How inscrutable are his judgments
and how unsearchable his ways!"
If the great apostle can admit that God's mercy is such a powerful, overwhelming force--one that eclipses human sin--how is it that so few others are able to do so, as well? Again, I think it is a small, insufficient understanding of what the Passion of Christ was really all about, and perhaps it is self-denial about one's own sinfulness--for Saint Paul and Blessed Julian were two people who meditated on their sinfulness and had an appropriate hatred for sin. Penitents desire mercy for themselves and for all sinners, while the self-righteous see only the sins of others, and have no problem contemplating divine wrath raining down on their neighbors. Would that we were all like Father Abraham, risking God's annoyance by interceding for fellow sinners (Gen. 18:16-33)!
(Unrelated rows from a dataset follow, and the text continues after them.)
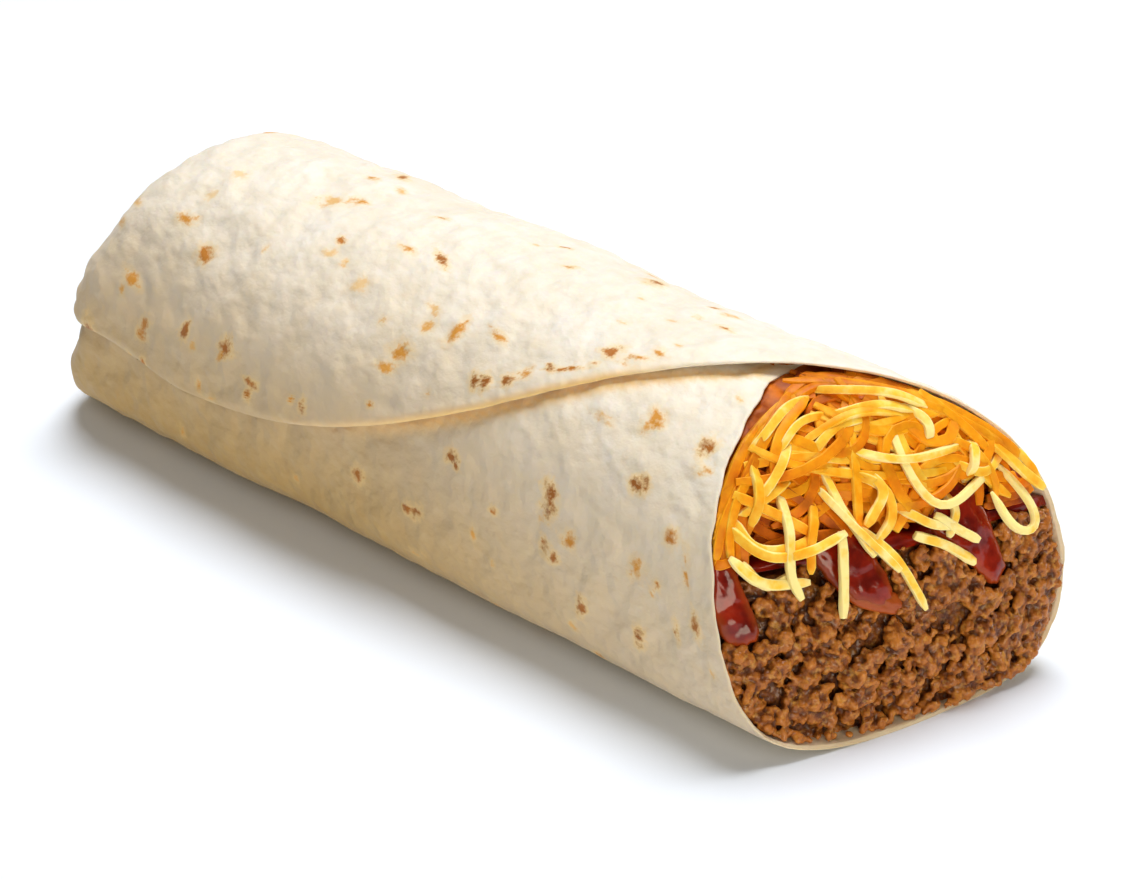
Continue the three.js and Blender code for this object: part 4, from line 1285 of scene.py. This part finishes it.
def add_shred(places, rise, tint, width=1.0, twist=0.0, shred=PLAIN_SHRED):
    """A copy of the straight shred, bent over the face. Rise is its height at start, middle and end."""
    strip_points, strip_faces = shred
    flat = smooth_curve(places, CURVE_POINTS)
    along = np.linspace(0, 1, CURVE_POINTS)
    height = np.interp(along, np.linspace(0, 1, len(rise)), rise)
    wobble = 0.3 * noise_along(along * 6, 1.0, int(shred_random.integers(99)))
    path, facing = on_face(flat[:, 0], flat[:, 1], height + wobble)
    for _ in range(4):
        path[1:-1] = (path[:-2] + 2 * path[1:-1] + path[2:]) / 4
        facing[1:-1] = (facing[:-2] + 2 * facing[1:-1] + facing[2:]) / 4
    facing /= np.linalg.norm(facing, axis=1, keepdims=True)
    ahead = np.gradient(path, axis=0)
    ahead /= np.linalg.norm(ahead, axis=1, keepdims=True)
    across = np.cross(facing, ahead)
    across /= np.linalg.norm(across, axis=1, keepdims=True)
    thick = np.cross(ahead, across)
    roll = twist * (along - 0.5) + shred_random.uniform(-0.25, 0.25)
    side = across * np.cos(roll)[:, None] + thick * np.sin(roll)[:, None]
    thick = thick * np.cos(roll)[:, None] - across * np.sin(roll)[:, None]
    at = strip_points[:, 0] * (CURVE_POINTS - 1)
    ring = np.round(at).astype(int)
    from_end = np.round(np.minimum(at, CURVE_POINTS - 1 - at)).astype(int)
    blunt = shred_random.uniform(0.35, 0.8)
    taper = np.array([blunt, 0.5 + 0.5 * blunt, 0.96, 1.0])[np.minimum(from_end, 3)]
    vary = 1 + 0.1 * noise_along(ring * 0.3, 1.0, int(shred_random.integers(99)))
    w = strip_points[:, 1] * width * taper * vary
    h = strip_points[:, 2] * taper * vary
    points = path[ring] + side[ring] * w[:, None] + thick[ring] * h[:, None]
    base = sum(len(v) for v in shred_vertices)
    shred_vertices.append(points)
    shred_faces.extend(tuple(base + i for i in f) for f in strip_faces)
    # Paler long edges and ends: partly thin cheese that lets light through, partly a painted highlight.
    pale_edge_highlight = np.abs(strip_points[:, 1]) > SHRED_WIDTH / 2 - 0.12
    shred_tints.append(tint + 0.22 * pale_edge_highlight + 0.1 * (from_end < 2))


# %% Shreds that lie underneath
STEP_ALONG = 2.6


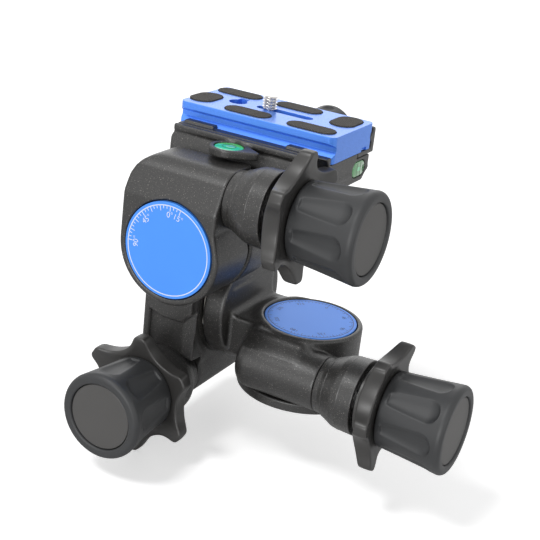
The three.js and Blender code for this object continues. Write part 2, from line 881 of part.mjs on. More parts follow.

Saint Paul and Blessed Julian call for us to contemplate God's great love for us today, shown through the Passion of Christ, and to have confidence in God's divine mercy. "For his love is so great that everything seems a trifle to him in comparison. For although the dear humanity of Christ could only suffer once, his goodness makes him always ready to do so again; he would do it every day if it were possible; and if he said that for love of me he would make new heavens and a new earth, it would be but little in comparison, for he could do this every day if he so wished, without any hardship; but to offer to die for love of me so often that the number of times passes human comprehension, that is the most glorious present that our Lord God could make to man's soul, it seems to me." (Revelation of Divine Love, Long Text, Ch. 22).